2. Certain necessary action to deal with an intensified emergency will immediately occur to the mind of anyone who gives the foregoing possibilities a moment's thought. Many of the steps which will be necessary are, doubtless, having the attention of the Departments directly or exclusively concerned. Some of these steps, however, may have been overlooked or postponed although, in fact, extremely urgent.

3. In order to place such matters out of doubt, this Department which is mainly interested in the 'neutrality' aspects of the crisis now approaching, will have to raise a number of points for the observations of the various Departments. Eventually these points may have to be submitted to the Government for their decisions and, in some cases, for the making of new Emergency Powers Orders.

4. One of the chief questions which appears to require immediate consideration is that of closing our frontiers during the coming period of intensified emergency. This means the closing of both our land and sea frontiers. In regard to our land frontier, it is only too clear that unless we take early action to restrict immigration from the North, we may find ourselves quite unable to stem a flood of refugees from Northern Ireland when that territory falls victim to aerial bombardment or invasion. Such refugees would be largely destitute persons, undesirable aliens (Jews etc.) and possibly, would include members of the British Armed Forces. Our economic life, our public security and our neutrality would be, therefore, endangered by the continuation of the present system of an open land frontier.
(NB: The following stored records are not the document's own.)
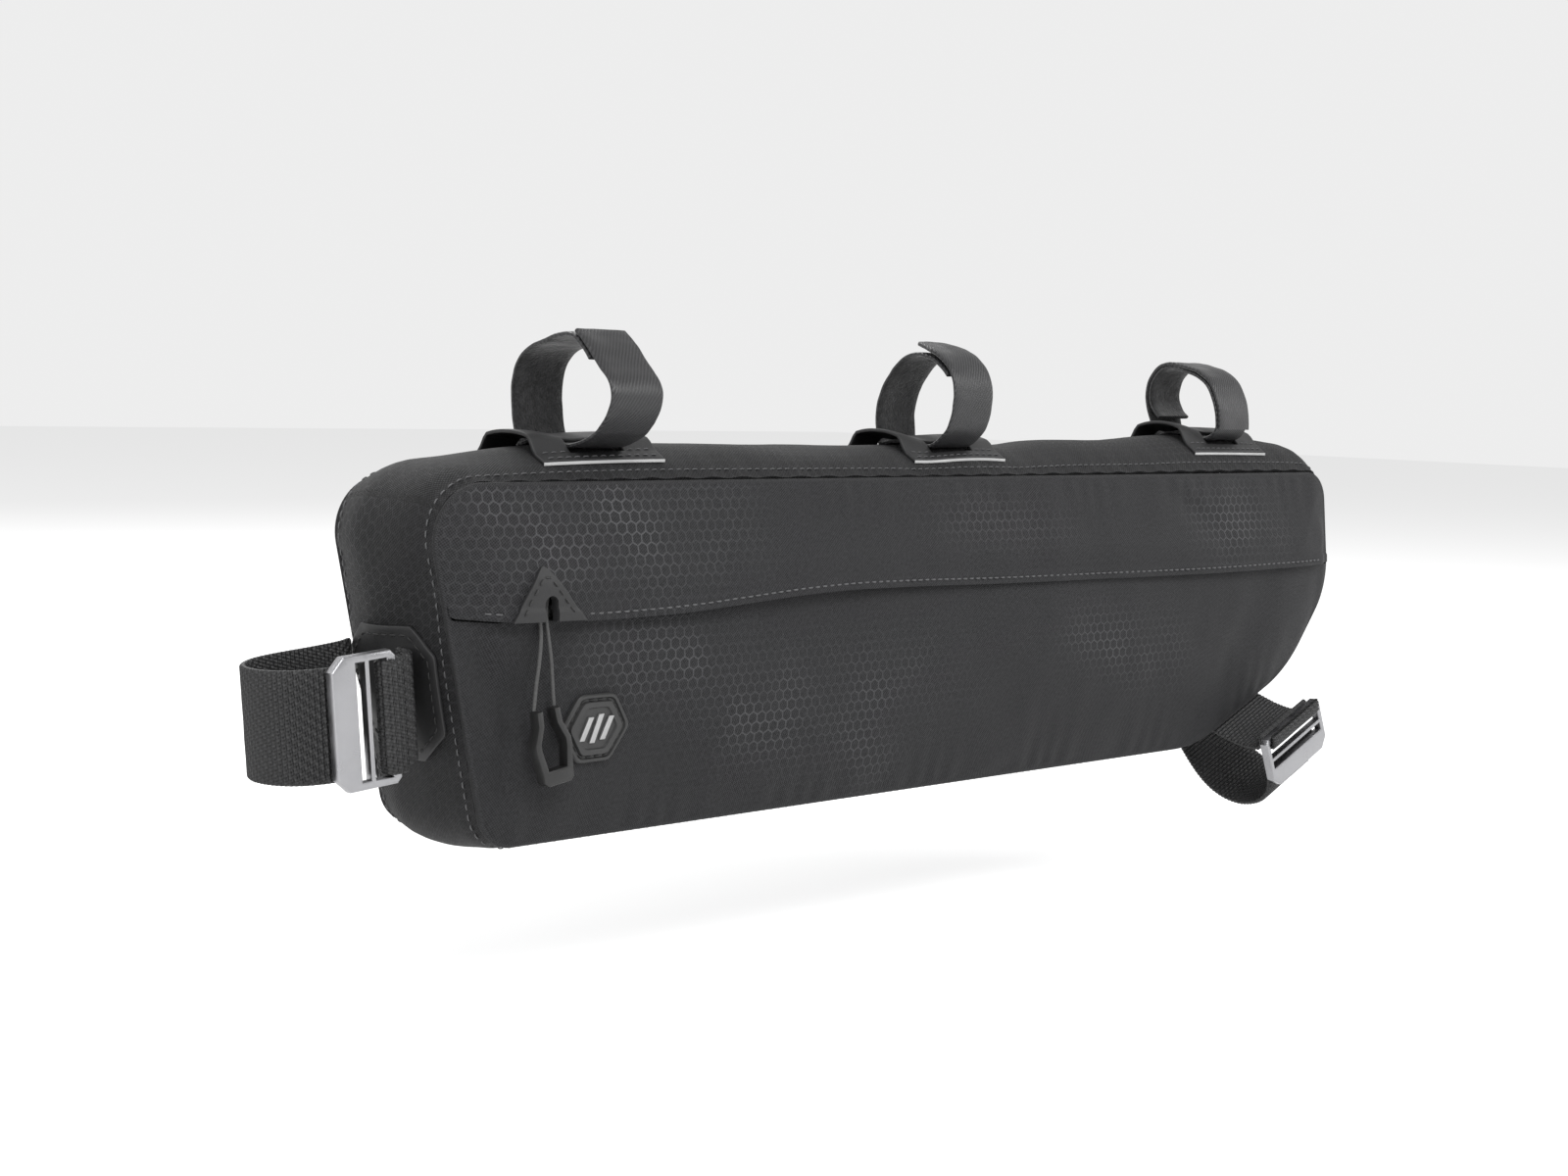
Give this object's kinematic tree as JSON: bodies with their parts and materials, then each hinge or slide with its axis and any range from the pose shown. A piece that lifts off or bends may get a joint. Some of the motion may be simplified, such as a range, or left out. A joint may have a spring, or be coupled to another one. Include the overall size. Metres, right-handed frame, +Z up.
{
  "type": "bicycle frame bag",
  "caption": "Long, narrow, zipped frame bag for a bicycle, with loops for the top tube and buckled webbing for the seat tube and the down tube.",
  "frame": {"origin": "Middle of the middle top strap's loop, on the axis of the top tube that the bag hangs from.", "axes": "+X runs along the top tube to the front of the bicycle, +Y points to the side away from the zip, and +Z is up."},
  "size_m": [0.5102, 0.0857, 0.1827],
  "materials": {
    "bag_fabric": "charcoal woven polyester with a fine hexagon weave",
    "band_fabric": "black woven polyester",
    "coated_patch": "smooth coated synthetic, matt",
    "strap_tape": "hook-and-loop tape, satin twill outside and pile inside",
    "webbing": "ribbed black webbing",
    "zip_tape": "black zip",
    "rubber": "moulded rubber",
    "inlay": "silver inlay",
    "cord": "thin braided cord",
    "moulding": "moulded dark plastic",
    "buckle_metal": "bead-blasted",
    "slider_metal": "black enamel"
  },
  "bodies": {
    "root": {"upper_panel": "bag_fabric", "lower_panel": "bag_fabric", "back_panel": "bag_fabric", "gusset": "band_fabric", "zip_tape": "zip_tape", "zip_slider": "slider_metal", "zip_garage": "coated_patch", "pull_cord": "cord", "zip_pull": "moulding", "badge": "rubber", "badge_inlay": "inlay", "top_strap_rear": "strap_tape", "top_strap_middle": "strap_tape", "top_strap_front": "strap_tape", "strap_anchor_rear": "coated_patch", "strap_anchor_middle": "coated_patch", "strap_anchor_front": "coated_patch", "rear_anchor_patch": "coated_patch", "seat_tube_strap": "webbing", "seat_tube_tab": "webbing", "seat_tube_buckle": "buckle_metal", "down_tube_strap": "webbing", "down_tube_tab": "webbing", "down_tube_buckle": "buckle_metal"}
  },
  "joints": []
}
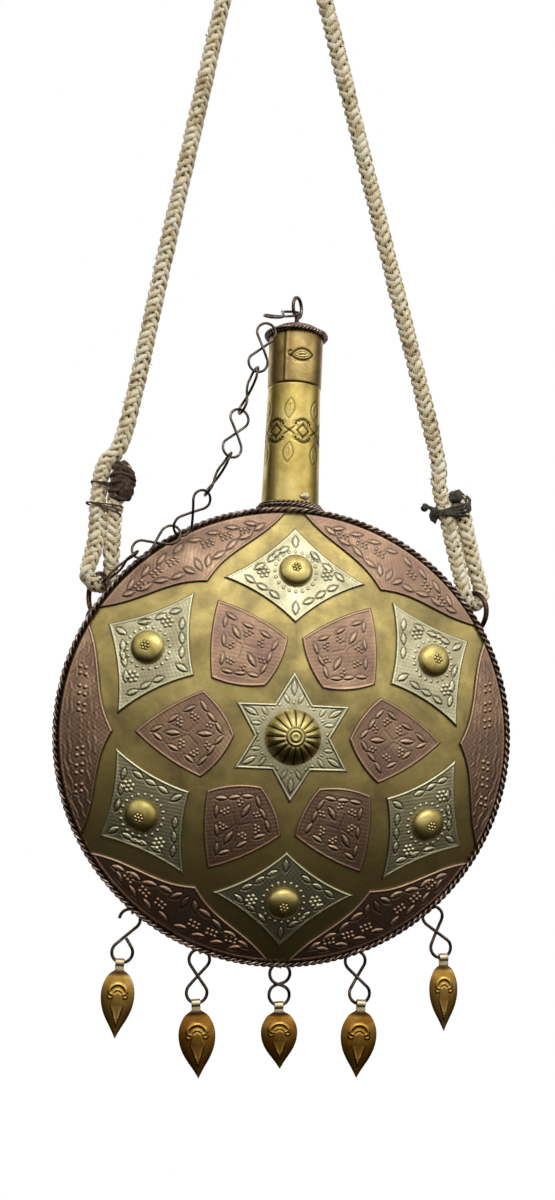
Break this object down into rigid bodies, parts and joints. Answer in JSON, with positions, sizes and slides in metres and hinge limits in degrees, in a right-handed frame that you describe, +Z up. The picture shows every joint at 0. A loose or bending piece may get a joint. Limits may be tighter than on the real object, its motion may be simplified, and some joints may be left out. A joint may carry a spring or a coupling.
{
  "type": "hanging flask",
  "caption": "Round lens-shaped metal flask with a tall capped neck, applied plaques, a cap retaining chain, drop pendants and a braided carrying rope.",
  "frame": {"origin": "underside of the rope's bight, where a peg or a hand holds it", "axes": "+Z up, the flask's front faces -Y, +X is to the right seen from the front"},
  "size_m": [0.2798, 0.1113, 0.732],
  "materials": {
    "pale_brass": "hammered and chased, worn satin",
    "neck_brass": "turned and polished",
    "cap_brass": "worn, brown patina",
    "copper": "chased copper sheet, worn satin",
    "nickel_silver": "chased nickel silver sheet, satin",
    "dark_wire": "twisted wire, dark patina",
    "iron": "drawn iron wire, dark",
    "hook_copper": "drawn copper wire",
    "amber_brass": "pressed and lacquered",
    "cotton": "braided cotton, matt",
    "cloth": "dark wound cloth"
  },
  "bodies": {
    "strap": {"carrying_rope": "cotton", "left_tie": "cloth", "right_tie": "cloth"},
    "flask": {"front_shell": "pale_brass", "side_band": "pale_brass", "back_shell": "pale_brass", "rim_wire": "dark_wire", "neck_tube": "neck_brass", "neck_collar": "dark_wire", "star_plaque": "nickel_silver", "centre_boss": "pale_brass", "kite_plaque_1": "nickel_silver", "kite_plaque_2": "nickel_silver", "kite_plaque_3": "nickel_silver", "kite_plaque_4": "nickel_silver", "kite_plaque_5": "nickel_silver", "kite_plaque_6": "nickel_silver", "kite_boss_1": "pale_brass", "kite_boss_2": "pale_brass", "kite_boss_3": "pale_brass", "kite_boss_4": "pale_brass", "kite_boss_5": "pale_brass", "kite_boss_6": "pale_brass", "petal_plaque_1": "copper", "petal_plaque_2": "copper", "petal_plaque_3": "copper", "petal_plaque_4": "copper", "petal_plaque_5": "copper", "petal_plaque_6": "copper", "edge_plaque_1": "copper", "edge_plaque_2": "copper", "edge_plaque_3": "copper", "edge_plaque_4": "copper", "edge_plaque_5": "copper", "edge_plaque_6": "copper", "left_lug": "dark_wire", "right_lug": "dark_wire", "left_ring": "hook_copper", "right_ring": "hook_copper"},
    "cap": {"cap": "cap_brass", "cap_eye": "cap_brass"},
    "chain_link_1": {"chain_link_1": "iron"},
    "chain_link_8": {"chain_link_8": "iron"},
    "chain_link_7": {"chain_link_7": "iron"},
    "chain_link_6": {"chain_link_6": "iron"},
    "chain_link_5": {"chain_link_5": "iron"},
    "chain_link_4": {"chain_link_4": "iron"},
    "chain_link_3": {"chain_link_3": "iron"},
    "chain_link_2": {"chain_link_2": "iron"},
    "pendant_hook_1": {"pendant_hook_1": "hook_copper"},
    "pendant_drop_1": {"pendant_drop_1": "amber_brass"},
    "pendant_hook_2": {"pendant_hook_2": "hook_copper"},
    "pendant_drop_2": {"pendant_drop_2": "amber_brass"},
    "pendant_hook_3": {"pendant_hook_3": "hook_copper"},
    "pendant_drop_3": {"pendant_drop_3": "amber_brass"},
    "pendant_hook_4": {"pendant_hook_4": "hook_copper"},
    "pendant_drop_4": {"pendant_drop_4": "amber_brass"},
    "pendant_hook_5": {"pendant_hook_5": "hook_copper"},
    "pendant_drop_5": {"pendant_drop_5": "amber_brass"}
  },
  "joints": [
    {"name": "flask_swing", "type": "hinge", "parent": "strap", "child": "flask", "pos_m": [0.00964, 0, -0.41617], "axis": [0.9993, 0, -0.0384], "range_deg": [-14, 4]},
    {"name": "cap_lift", "type": "slide", "parent": "flask", "child": "cap", "axis": [0.0384, 0, 0.9993], "range_m": [0, 0.04]},
    {"name": "chain_joint_1", "type": "hinge", "parent": "cap", "child": "chain_link_1", "pos_m": [0.01327, 0.00407, -0.24663], "axis": [-0.7398, 0.6728, 0], "range_deg": [0, 12]},
    {"name": "chain_joint_8", "type": "hinge", "parent": "flask", "child": "chain_link_8", "pos_m": [-0.10207, -0.00846, -0.41665], "axis": [0, -1, 0], "range_deg": [0, 4]},
    {"name": "chain_joint_7", "type": "hinge", "parent": "chain_link_8", "child": "chain_link_7", "pos_m": [-0.08361, -0.02234, -0.40126], "axis": [0, -1, 0], "range_deg": [0, 4]},
    {"name": "chain_joint_6", "type": "hinge", "parent": "chain_link_7", "child": "chain_link_6", "pos_m": [-0.05859, -0.0243, -0.38863], "axis": [0, -1, 0], "range_deg": [0, 5]},
    {"name": "chain_joint_5", "type": "hinge", "parent": "chain_link_6", "child": "chain_link_5", "pos_m": [-0.04222, -0.02601, -0.36585], "axis": [0, -1, 0], "range_deg": [0, 6]},
    {"name": "chain_joint_4", "type": "hinge", "parent": "chain_link_5", "child": "chain_link_4", "pos_m": [-0.02807, -0.02206, -0.34154], "axis": [0, -1, 0], "range_deg": [0, 6]},
    {"name": "chain_joint_3", "type": "hinge", "parent": "chain_link_4", "child": "chain_link_3", "pos_m": [-0.02119, -0.01762, -0.31435], "axis": [0, -1, 0], "range_deg": [0, 6]},
    {"name": "chain_joint_2", "type": "hinge", "parent": "chain_link_3", "child": "chain_link_2", "pos_m": [-0.01191, -0.01465, -0.28768], "axis": [0, -1, 0], "range_deg": [0, 8]},
    {"name": "pendant_hook_swing_1", "type": "hinge", "parent": "flask", "child": "pendant_hook_1", "pos_m": [-0.08662, -0.007, -0.61498], "axis": [1, 0, 0], "range_deg": [-40, 40]},
    {"name": "pendant_drop_swing_1", "type": "hinge", "parent": "pendant_hook_1", "child": "pendant_drop_1", "pos_m": [-0.094, -0.007, -0.64694], "axis": [1, 0, 0], "range_deg": [-40, 40]},
    {"name": "pendant_hook_swing_2", "type": "hinge", "parent": "flask", "child": "pendant_hook_2", "pos_m": [-0.04564, -0.007, -0.6399], "axis": [1, 0, 0], "range_deg": [-40, 40]},
    {"name": "pendant_drop_swing_2", "type": "hinge", "parent": "pendant_hook_2", "child": "pendant_drop_2", "pos_m": [-0.04827, -0.007, -0.67259], "axis": [1, 0, 0], "range_deg": [-40, 40]},
    {"name": "pendant_hook_swing_3", "type": "hinge", "parent": "flask", "child": "pendant_hook_3", "pos_m": [0.0033, -0.007, -0.64967], "axis": [1, 0, 0], "range_deg": [-40, 40]},
    {"name": "pendant_drop_swing_3", "type": "hinge", "parent": "pendant_hook_3", "child": "pendant_drop_3", "pos_m": [0.0024, -0.007, -0.67526], "axis": [1, 0, 0], "range_deg": [-40, 40]},
    {"name": "pendant_hook_swing_4", "type": "hinge", "parent": "flask", "child": "pendant_hook_4", "pos_m": [0.04907, -0.007, -0.64296], "axis": [1, 0, 0], "range_deg": [-40, 40]},
    {"name": "pendant_drop_swing_4", "type": "hinge", "parent": "pendant_hook_4", "child": "pendant_drop_4", "pos_m": [0.05335, -0.007, -0.67547], "axis": [1, 0, 0], "range_deg": [-40, 40]},
    {"name": "pendant_hook_swing_5", "type": "hinge", "parent": "flask", "child": "pendant_hook_5", "pos_m": [0.09695, -0.007, -0.61642], "axis": [1, 0, 0], "range_deg": [-40, 40]},
    {"name": "pendant_drop_swing_5", "type": "hinge", "parent": "pendant_hook_5", "child": "pendant_drop_5", "pos_m": [0.10543, -0.007, -0.6481], "axis": [1, 0, 0], "range_deg": [-40, 40]}
  ]
}
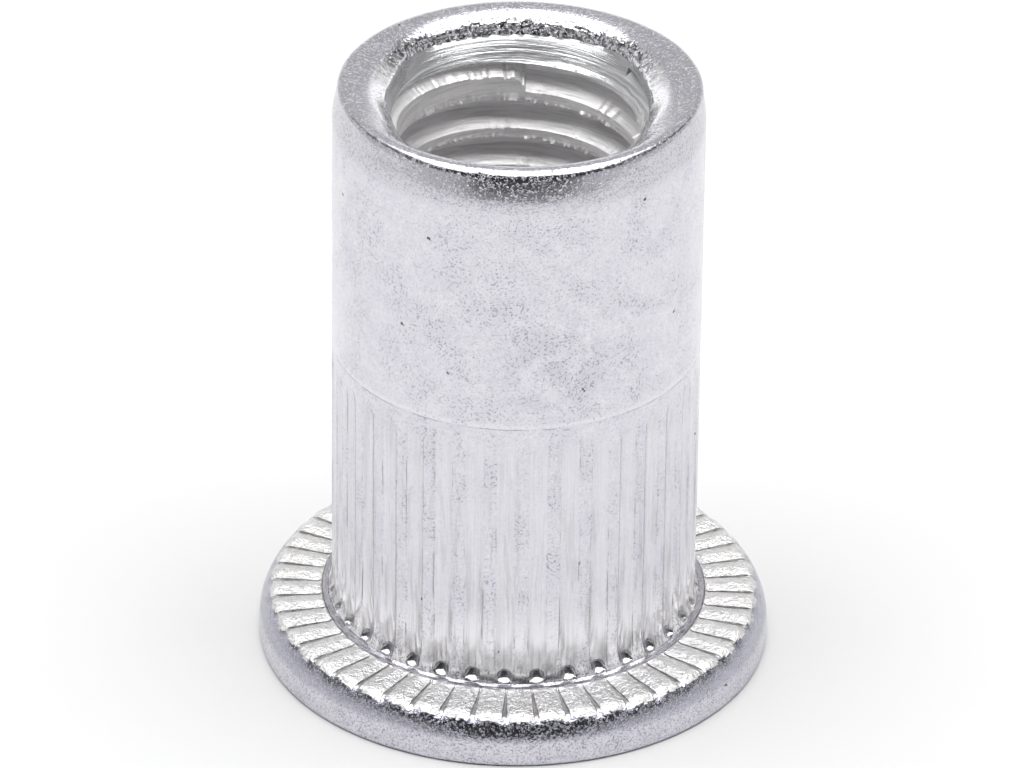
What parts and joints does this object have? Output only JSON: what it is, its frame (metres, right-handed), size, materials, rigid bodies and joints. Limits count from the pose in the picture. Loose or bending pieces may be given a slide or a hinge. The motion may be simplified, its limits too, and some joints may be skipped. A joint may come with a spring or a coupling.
{
  "type": "rivet nut",
  "caption": "Flat-head open-end aluminium rivet nut with a knurled thin-wall body: set in a sheet's hole, it gives the sheet a metric internal thread.",
  "frame": {"origin": "centre of the flange's flat outer face, which the nut stands on", "axes": "+Z along the bore axis, from the flange to the open threaded end; X and Y are equal by symmetry"},
  "size_m": [0.0182, 0.0182, 0.0223],
  "materials": {
    "aluminium": "tumbled matt, machined bright inside the mouth"
  },
  "bodies": {
    "root": {"rivet_nut": "aluminium"}
  },
  "joints": []
}
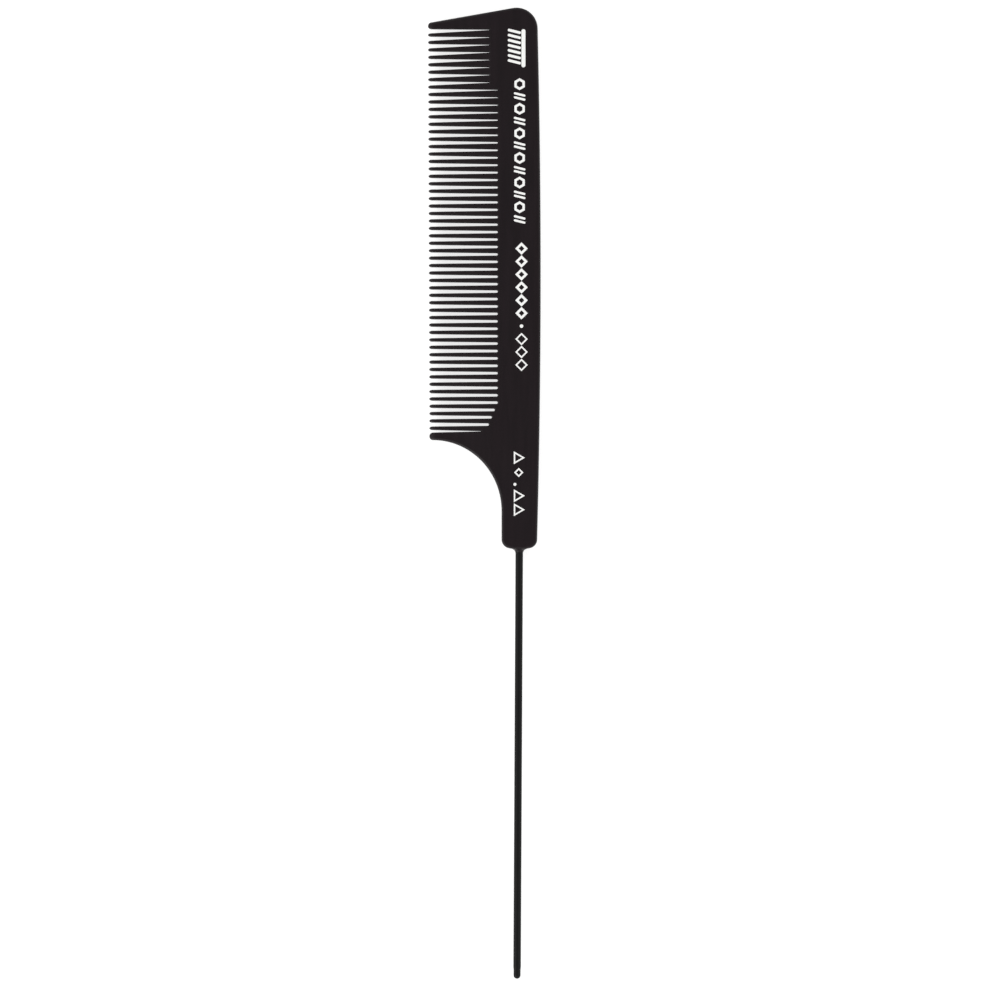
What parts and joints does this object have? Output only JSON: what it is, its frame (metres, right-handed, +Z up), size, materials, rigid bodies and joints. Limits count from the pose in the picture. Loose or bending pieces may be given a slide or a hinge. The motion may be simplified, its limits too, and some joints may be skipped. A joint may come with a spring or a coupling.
{
  "type": "rat tail comb",
  "caption": "Fine-toothed moulded comb with a bowed back, guard teeth at both ends, and a long thin black steel tail pin set in its handle.",
  "frame": {"origin": "on the surface the comb lies on, under the middle of its length and width", "axes": "+X from the comb's head to the tip of the tail pin, teeth pointing along -Y, +Z up out of the printed face"},
  "size_m": [0.23, 0.0266, 0.004],
  "materials": {
    "comb_plastic": "satin, moulded carbon-filled plastic",
    "pin_steel": "smooth black coating on steel wire",
    "print_ink": "matt white pad-printed ink"
  },
  "bodies": {
    "root": {"comb_body": "comb_plastic", "tail_pin": "pin_steel"}
  },
  "joints": []
}
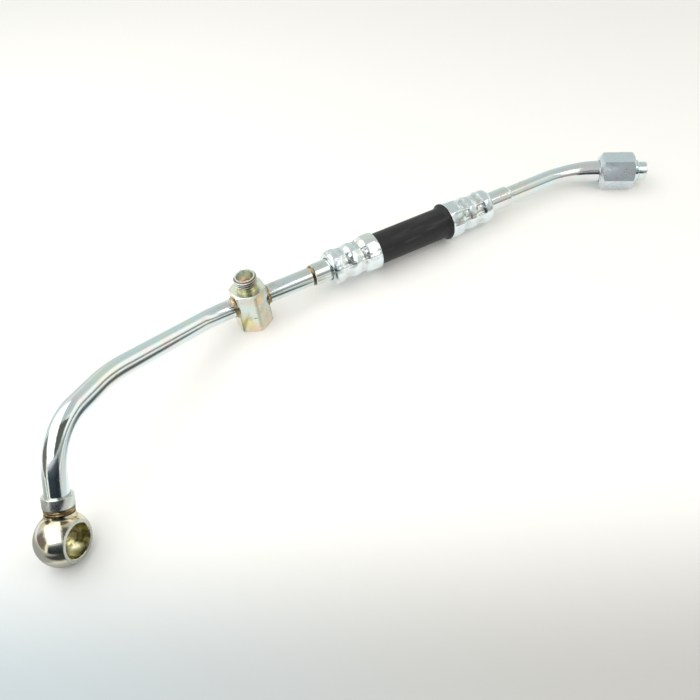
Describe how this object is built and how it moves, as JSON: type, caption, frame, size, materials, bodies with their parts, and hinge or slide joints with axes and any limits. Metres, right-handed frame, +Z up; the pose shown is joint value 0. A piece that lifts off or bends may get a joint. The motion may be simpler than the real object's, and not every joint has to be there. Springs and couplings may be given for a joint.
{
  "type": "camshaft oil feed hose",
  "caption": "Camshaft oil feed line: plated steel tube with a banjo eye, a hex tee with a male port, a crimped rubber hose section and a captive union nut.",
  "frame": {"origin": "centre of the flat base of the hex tee block, which stands on the surface", "axes": "+Z up along the tee's male port, +X across the banjo eye, +Y along the line from the banjo eye towards the union nut"},
  "size_m": [0.2297, 0.3252, 0.0507],
  "materials": {
    "tube_zinc": "glossy clear zinc plate",
    "banjo_zinc": "polished zinc plate, yellow heat tint at the neck",
    "tee_zinc": "satin zinc plate with yellow and orange heat tint",
    "ferrule_zinc": "bright zinc plate, dented by the crimping jaws",
    "nut_zinc": "satin blue-grey zinc plate",
    "braze": "dull brown braze",
    "plated_braze": "braze under zinc plate",
    "hose_rubber": "matte black rubber"
  },
  "bodies": {
    "line": {"banjo_eye": "banjo_zinc", "banjo_braze_ring": "braze", "tube_collar": "banjo_zinc", "inlet_tube": "tube_zinc", "tee_block": "tee_zinc", "tee_braze_inlet": "braze", "tee_braze_link": "braze", "link_tube": "tube_zinc", "stem_braze_left": "braze", "hose_stem_left": "tube_zinc", "ferrule_left": "ferrule_zinc", "rubber_hose": "hose_rubber", "ferrule_right": "ferrule_zinc", "hose_stem_right": "tube_zinc", "stem_braze_right": "plated_braze", "outlet_tube": "tube_zinc", "cone_nipple": "tube_zinc"},
    "nut": {"union_nut": "nut_zinc"}
  },
  "joints": [
    {"name": "nut_spin", "type": "hinge", "parent": "line", "child": "nut", "pos_m": [0.17646, 0.1561, 0.0095], "axis": [0.9874, 0.1582, 0], "continuous": true}
  ]
}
A cordon composed of military patrols, police, health officers, Customs officers etc. is, therefore, absolutely vital to protect this country from virtual 'invasion' from the Six Counties. That cordon ought to be formed and placed in readiness at once.

No one should be allowed to traverse the cordon in either direction except after personal identification (by the police) and when armed with a special permit (by the military).

The same applies, having regard to the somewhat different circumstances to travel to and from Ireland by sea. In that connection, we must have greatly increased preventive staffs at the recognised Eastern ports and constant patrols along the East coast, from Louth to Waterford.

5. Another point, which to some extent arises out of the foregoing, is that which relates to the landing in this country of members of the armed forces of the different belligerents. Whether these arrive over the Border, or by air, and sea, they should be interned until the end of the hostilities. This applies to land forces who may take refuge here having been routed in Ulster, to naval ratings shipwrecked on our shores and to airmen forced to land on our territory or waters by any reason. Consequently, preparations should be made to accommodate internees in camps established as far as possible from the war-zone.

6. The question of our cable and other communications abroad, especially with the Irish Legations in other countries and the question of contacting indirectly certain Legations during a time when they may find themselves directly cut off from Dublin are being considered in the Department. It is not necessary to advert in detail to these questions now.

7. The future movements of shipping, so far as we can control it, is of particular importance. It has formed the subject of semi-official discussions with the Department of Industry and Commerce (Transport and Marine Branch) and must be considered under three heads viz:-

(a) Irish shipping – should this be ordered to remain in port or to return to port for the duration?

(b) Atlantic shipping with cargoes for Ireland – should (and could) this be routed to West of Ireland harbours?

(c) Foreign shipping generally – can we prevent our Eastern ports and our territorial waters from becoming congested by British and other foreign ships during a time when British Western ports are in danger? In regard to all the above points Mr. Flynn (Transport and Marine Branch)1 is inclined to agree with the view of this Department that merchant shipping of every nationality should be more strictly controlled by us, during a period of blockade warfare, insofar as we are able to exert any control at all. Thus, Mr. Flynn does not see any difficulty in retaining Irish ships in port, if the Government feel that by putting to sea, running the blockade and being sunk while flying the Irish flag, they would prove a source of embarrassment to the Government. The Minister for Industry and Commerce already possesses adequate powers over Irish shipping and it is thought that Irish shipowners would willingly obey the Minister's order to remain in safety. On the question of foreign ships destined for dangerous Irish ports, Mr. Flynn states that there should be no technical difficulty (so long as our wireless transmitters are working) in routeing such ships to Western ports. Doubtless in most cases the ships would take the advice passed to them.

With regard to the matter, however, of the overcrowding of our harbours and roadsteads by foreign shipping desirous of escaping destruction in the Irish Sea, Mr. Flynn pointed out that, unless we could use force to move on such shipping, it was unlikely to take to sea until all danger was past.

This problem is, consequently, one for the Department of Defence rather than for the Department of Industry & Commerce or the various peacetime Harbour Commissioners.

8. This Department must consider a number of emergency questions arising out of the gradual isolation of our diplomatic offices abroad. Probably the principal question of this kind relates to the financing of Legations which are no longer easily contacted from Dublin. We are discussing this point with the Department of Finance.

9. Finally, there are a number of minor considerations concerning which we in this Department have a view because of their bearing on Irish neutrality. Examples of these are the questions of blacking out (or lighting up) our territory during the war on England and the question of further restricting certain activities (e.g. civil flying over Ireland) which up to now have not been greatly interfered with.

These and other questions of a similar nature will have to be taken up without delay with the technical Departments concerned.

1 T.J. Flynn, Transport and Marine Branch, Department of Industry and Commerce.